There's so much detail about the rules and laws surrounding slavery in Cuba, as well as some passages that discuss slavery in the United States. As she did in Lion Island again and again, Engle highlights the hypocrisy inherent in fighting for freedom while simultaneously withholding those same freedoms from another group of people:

Fredrika admits that, until she saw
the United States of America
with her own eyes,
she imagined she might find paradise
in the land of Emerson
and Longfellow.

Instead, she found the slave market
in New Orleans, with a schoolhouse
right beside it
where children were singing
about the Land of the Free
while, just outside
their classroom window,
other children
were bought and sold
or traded
like stolen cows.
 (30)

Three more parallels to Lion Island! The first, of course, is the power of words to create change. Fredrika, in traveling and observing and sharing stories around the world, is able to change people's perspectives, minds, and hearts. 
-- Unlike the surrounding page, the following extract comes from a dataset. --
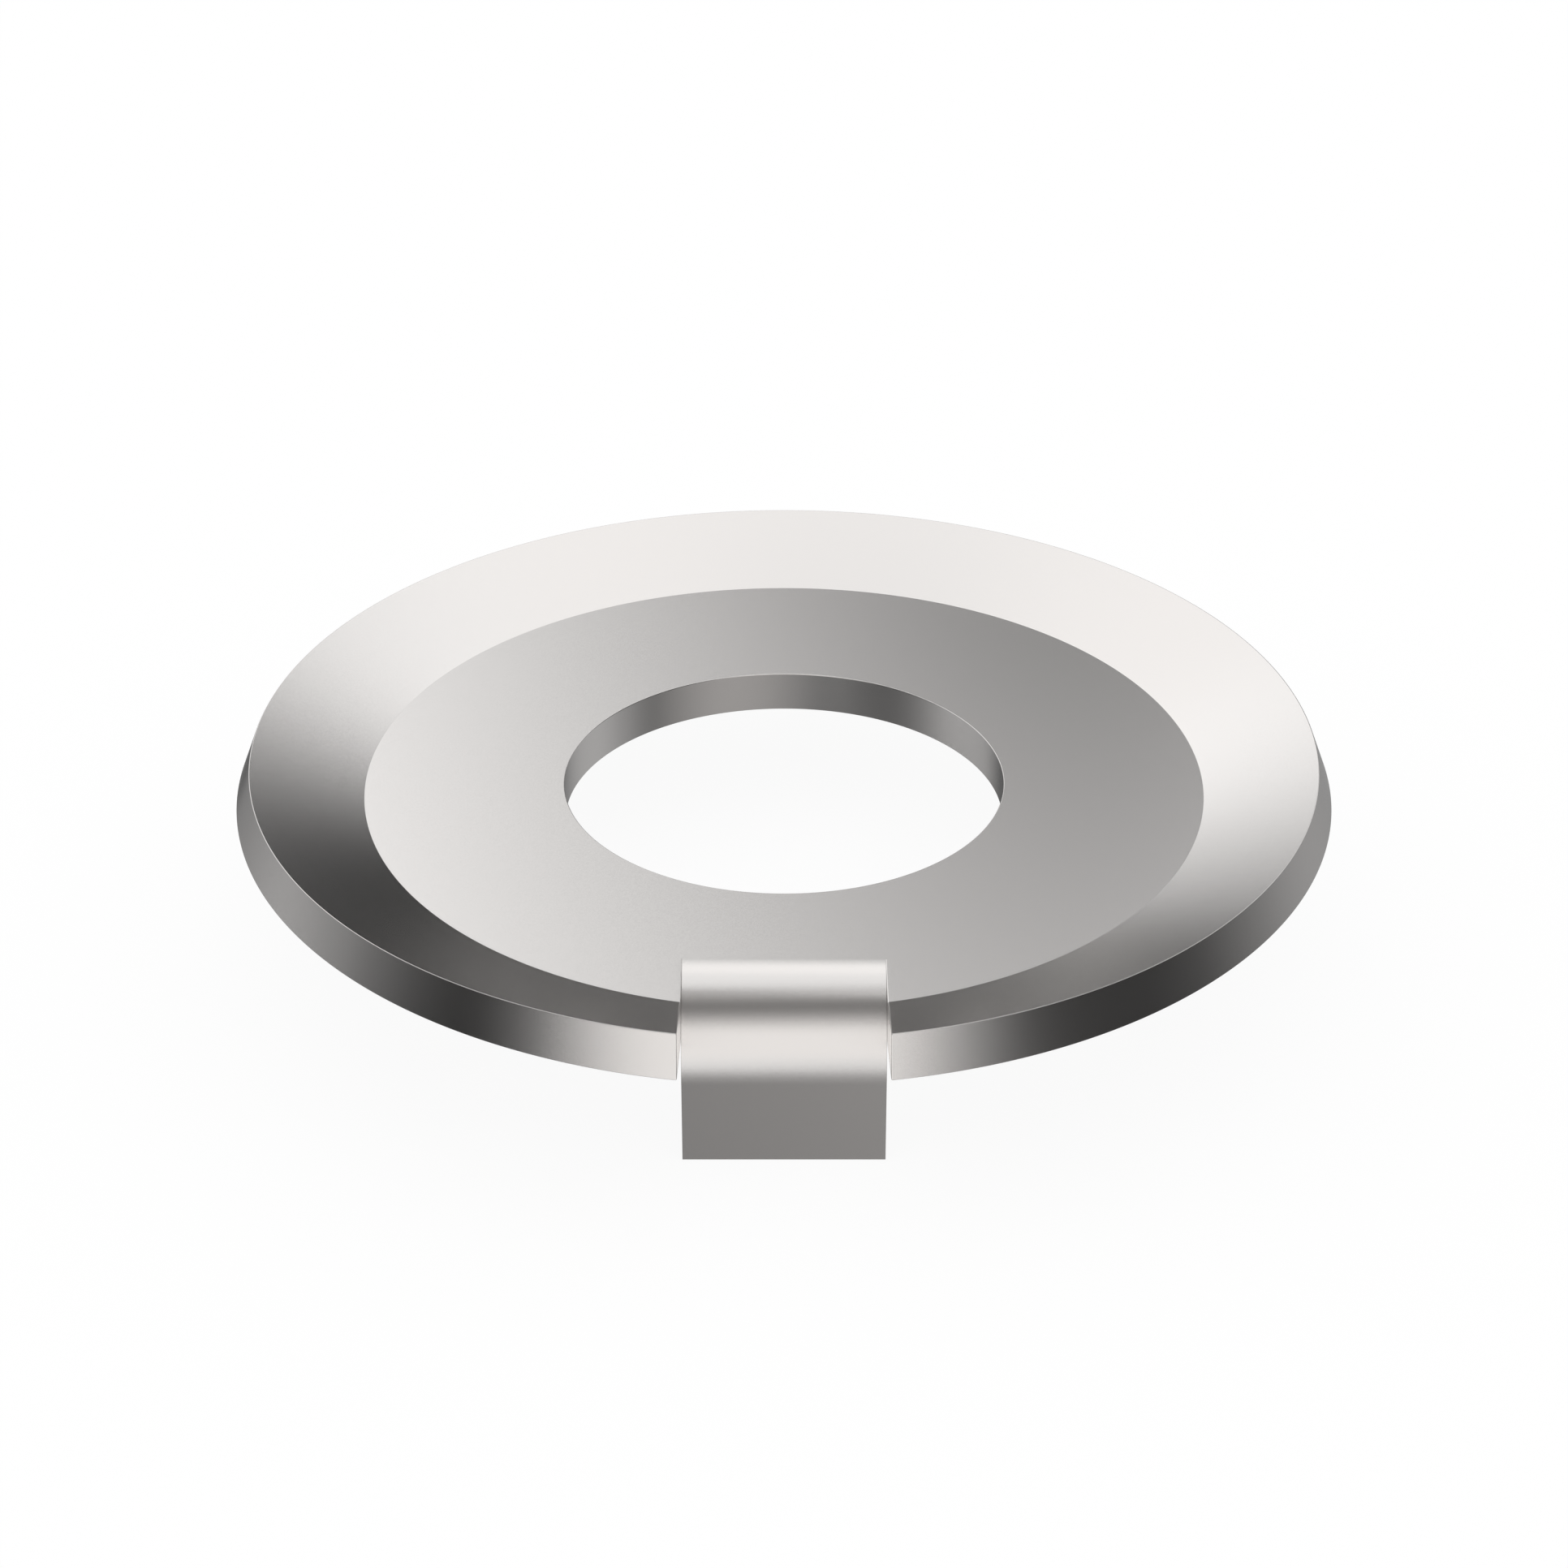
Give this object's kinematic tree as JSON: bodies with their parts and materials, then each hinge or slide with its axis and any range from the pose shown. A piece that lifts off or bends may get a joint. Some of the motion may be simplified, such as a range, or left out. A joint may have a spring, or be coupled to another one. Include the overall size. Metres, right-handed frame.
{
  "type": "tab lock washer",
  "caption": "Dished steel washer with a flat seat around its bore and a locating tab bent down at a right angle out of its rim.",
  "frame": {"origin": "centre of the bore, on the underside of the flat ring", "axes": "+Z along the bore's axis, towards the nut side that the rim is dished to; the tab is on the -Y side and points to -Z; +X runs across the tab"},
  "size_m": [0.026, 0.0258, 0.005],
  "materials": {
    "steel": "satin"
  },
  "bodies": {
    "root": {"tab_washer": "steel"}
  },
  "joints": []
}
Second! Both books also acknowledge the divide between what is right and what is possible: that while the morality of a situation may be entirely black and white, the actual practical nuts and bolts of trying to address that situation are more confused. In this case, if Fredrika were to buy Cecilia's freedom, it could cause an international incident. Buying freedom for her baby, as I referenced above, is more immediately possible:

Fifteen dollars would be enough
to purchase liberty
for their unborn child.
The price will double
on the day of its birth.
 (18)

And third: In both books, the characters are very much working for change, but they're aware that the changes they're working towards may not come fast enough to better their own lives—but they still forge forward, in the hopes that life will be different for the next generation.